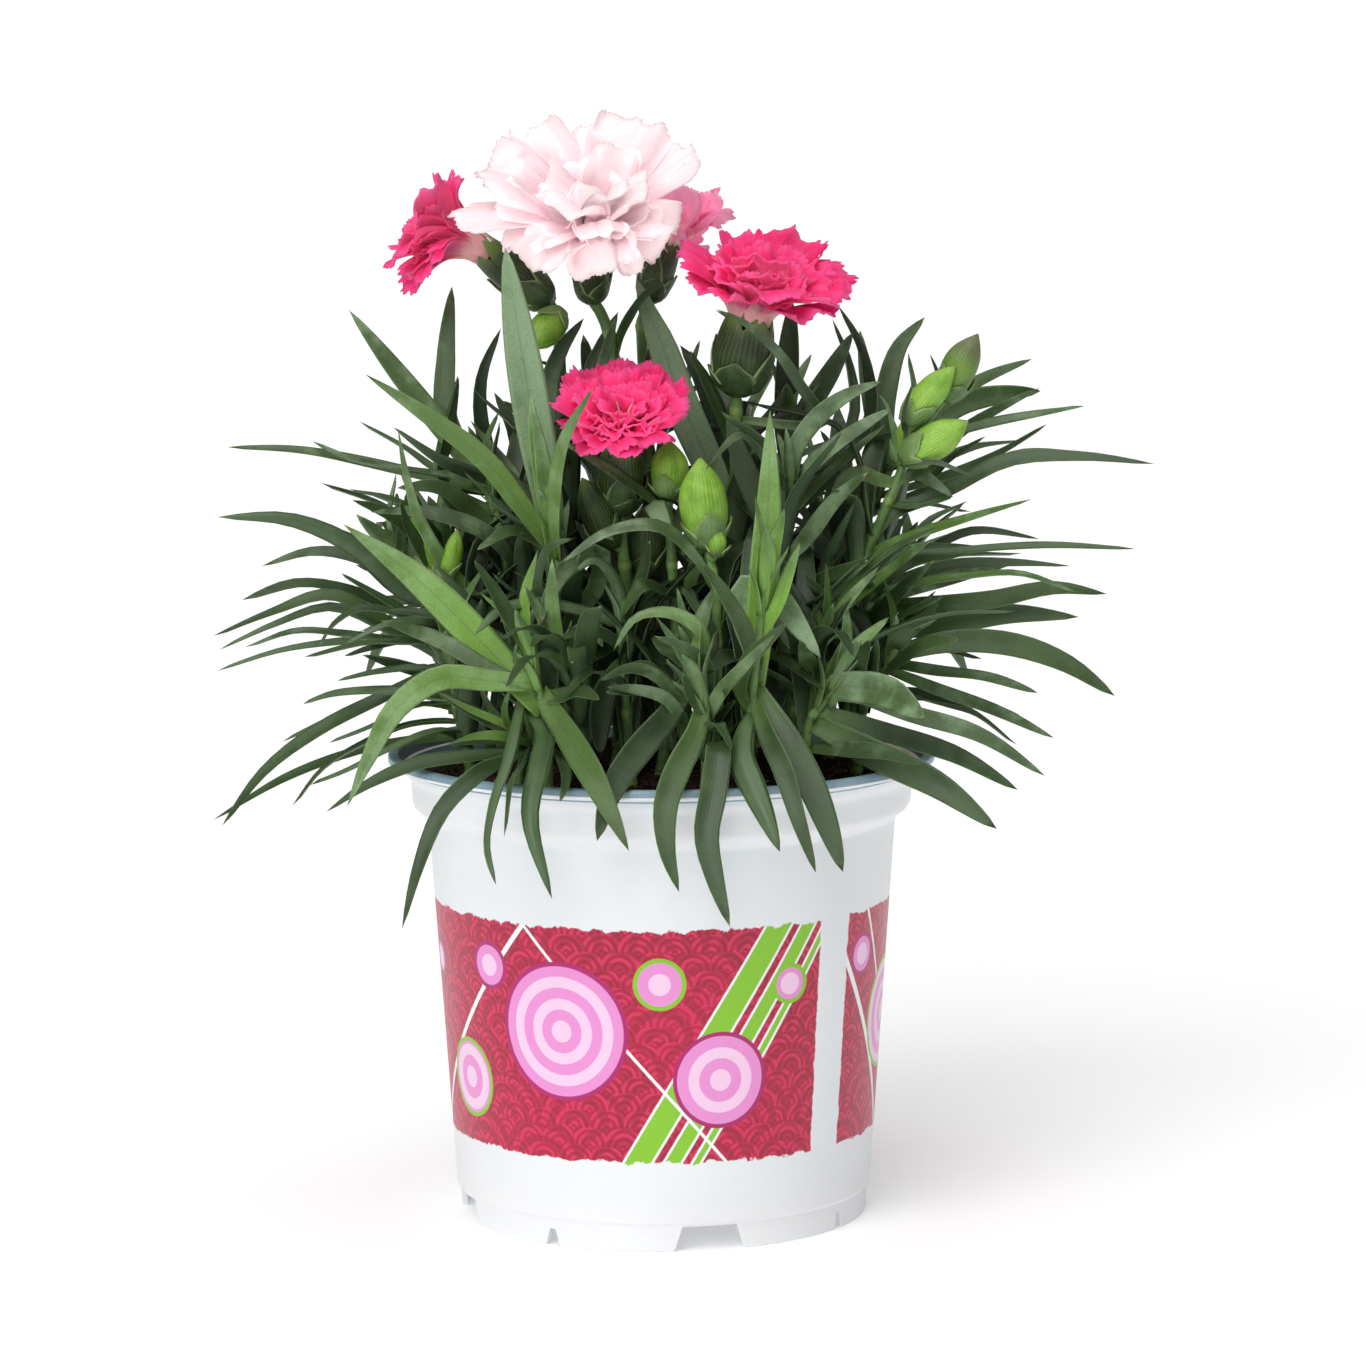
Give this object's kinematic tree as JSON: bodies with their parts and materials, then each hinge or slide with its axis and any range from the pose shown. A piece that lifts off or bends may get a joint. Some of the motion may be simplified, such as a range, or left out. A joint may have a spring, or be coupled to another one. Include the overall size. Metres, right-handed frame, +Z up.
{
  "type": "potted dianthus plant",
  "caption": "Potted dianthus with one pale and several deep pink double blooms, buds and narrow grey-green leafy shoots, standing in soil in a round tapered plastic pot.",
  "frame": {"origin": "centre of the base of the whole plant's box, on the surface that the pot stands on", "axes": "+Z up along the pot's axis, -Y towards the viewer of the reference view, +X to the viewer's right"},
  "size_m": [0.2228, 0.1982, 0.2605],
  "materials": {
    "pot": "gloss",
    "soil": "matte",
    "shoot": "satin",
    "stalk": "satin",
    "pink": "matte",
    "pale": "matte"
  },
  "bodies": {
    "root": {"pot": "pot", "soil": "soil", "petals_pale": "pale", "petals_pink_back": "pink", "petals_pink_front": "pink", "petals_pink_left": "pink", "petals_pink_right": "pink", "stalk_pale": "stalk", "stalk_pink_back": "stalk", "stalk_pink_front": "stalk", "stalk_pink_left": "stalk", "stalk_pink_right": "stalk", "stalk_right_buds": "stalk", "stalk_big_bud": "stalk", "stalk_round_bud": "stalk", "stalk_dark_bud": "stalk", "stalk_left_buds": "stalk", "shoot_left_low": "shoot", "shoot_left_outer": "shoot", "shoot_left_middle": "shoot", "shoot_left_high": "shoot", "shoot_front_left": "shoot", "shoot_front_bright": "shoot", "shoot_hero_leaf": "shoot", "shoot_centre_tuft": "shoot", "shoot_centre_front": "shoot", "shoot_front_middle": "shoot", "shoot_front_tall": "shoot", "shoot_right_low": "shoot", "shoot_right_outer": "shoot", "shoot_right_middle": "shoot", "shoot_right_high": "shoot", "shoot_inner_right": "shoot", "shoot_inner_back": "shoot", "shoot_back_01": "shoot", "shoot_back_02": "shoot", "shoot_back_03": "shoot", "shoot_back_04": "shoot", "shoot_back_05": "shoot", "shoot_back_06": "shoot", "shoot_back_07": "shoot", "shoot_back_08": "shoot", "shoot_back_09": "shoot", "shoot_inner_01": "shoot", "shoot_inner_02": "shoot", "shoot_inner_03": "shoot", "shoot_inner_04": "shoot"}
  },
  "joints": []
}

_What the task requires_.
From the first line to the last, please quote the material above exactly.

_Solution_.
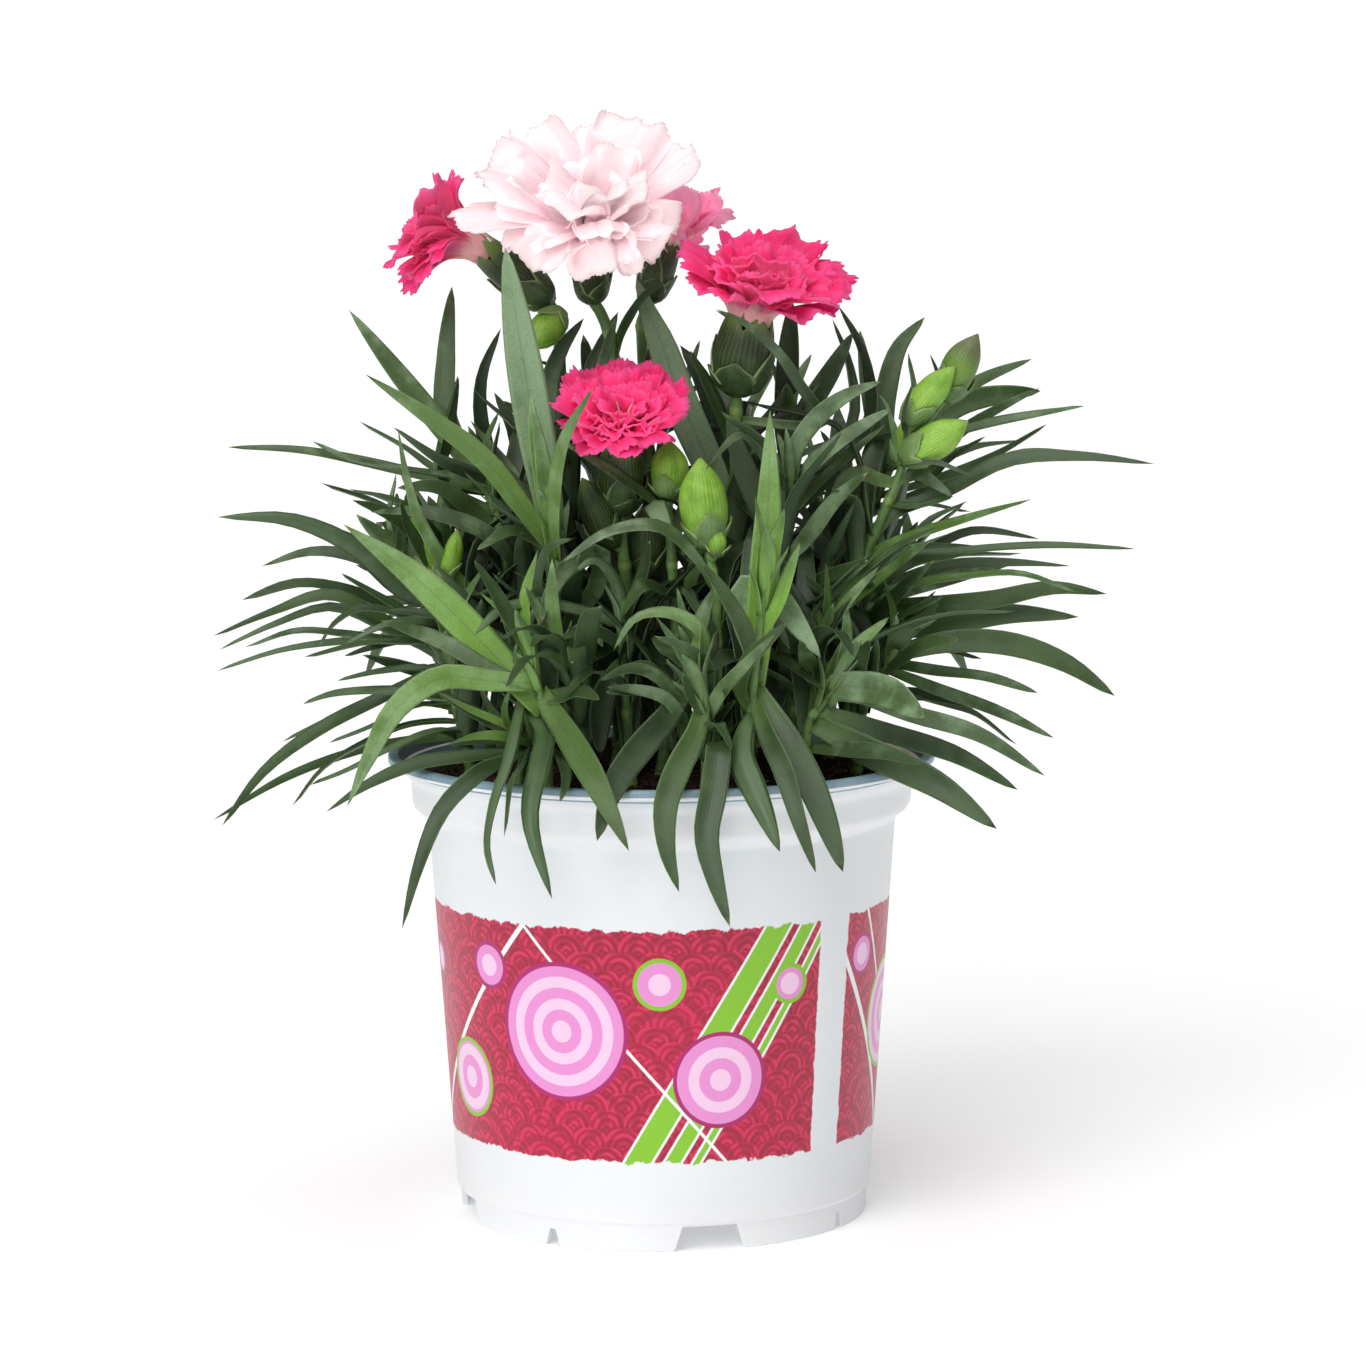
Give this object's kinematic tree as JSON: bodies with their parts and materials, then each hinge or slide with its axis and any range from the pose shown. A piece that lifts off or bends may get a joint. Some of the motion may be simplified, such as a range, or left out. A joint may have a spring, or be coupled to another one. Include the overall size. Metres, right-handed frame, +Z up.
{
  "type": "potted dianthus plant",
  "caption": "Potted dianthus with one pale and several deep pink double blooms, buds and narrow grey-green leafy shoots, standing in soil in a round tapered plastic pot.",
  "frame": {"origin": "centre of the base of the whole plant's box, on the surface that the pot stands on", "axes": "+Z up along the pot's axis, -Y towards the viewer of the reference view, +X to the viewer's right"},
  "size_m": [0.2228, 0.1982, 0.2605],
  "materials": {
    "pot": "gloss",
    "soil": "matte",
    "shoot": "satin",
    "stalk": "satin",
    "pink": "matte",
    "pale": "matte"
  },
  "bodies": {
    "root": {"pot": "pot", "soil": "soil", "petals_pale": "pale", "petals_pink_back": "pink", "petals_pink_front": "pink", "petals_pink_left": "pink", "petals_pink_right": "pink", "stalk_pale": "stalk", "stalk_pink_back": "stalk", "stalk_pink_front": "stalk", "stalk_pink_left": "stalk", "stalk_pink_right": "stalk", "stalk_right_buds": "stalk", "stalk_big_bud": "stalk", "stalk_round_bud": "stalk", "stalk_dark_bud": "stalk", "stalk_left_buds": "stalk", "shoot_left_low": "shoot", "shoot_left_outer": "shoot", "shoot_left_middle": "shoot", "shoot_left_high": "shoot", "shoot_front_left": "shoot", "shoot_front_bright": "shoot", "shoot_hero_leaf": "shoot", "shoot_centre_tuft": "shoot", "shoot_centre_front": "shoot", "shoot_front_middle": "shoot", "shoot_front_tall": "shoot", "shoot_right_low": "shoot", "shoot_right_outer": "shoot", "shoot_right_middle": "shoot", "shoot_right_high": "shoot", "shoot_inner_right": "shoot", "shoot_inner_back": "shoot", "shoot_back_01": "shoot", "shoot_back_02": "shoot", "shoot_back_03": "shoot", "shoot_back_04": "shoot", "shoot_back_05": "shoot", "shoot_back_06": "shoot", "shoot_back_07": "shoot", "shoot_back_08": "shoot", "shoot_back_09": "shoot", "shoot_inner_01": "shoot", "shoot_inner_02": "shoot", "shoot_inner_03": "shoot", "shoot_inner_04": "shoot"}
  },
  "joints": []
}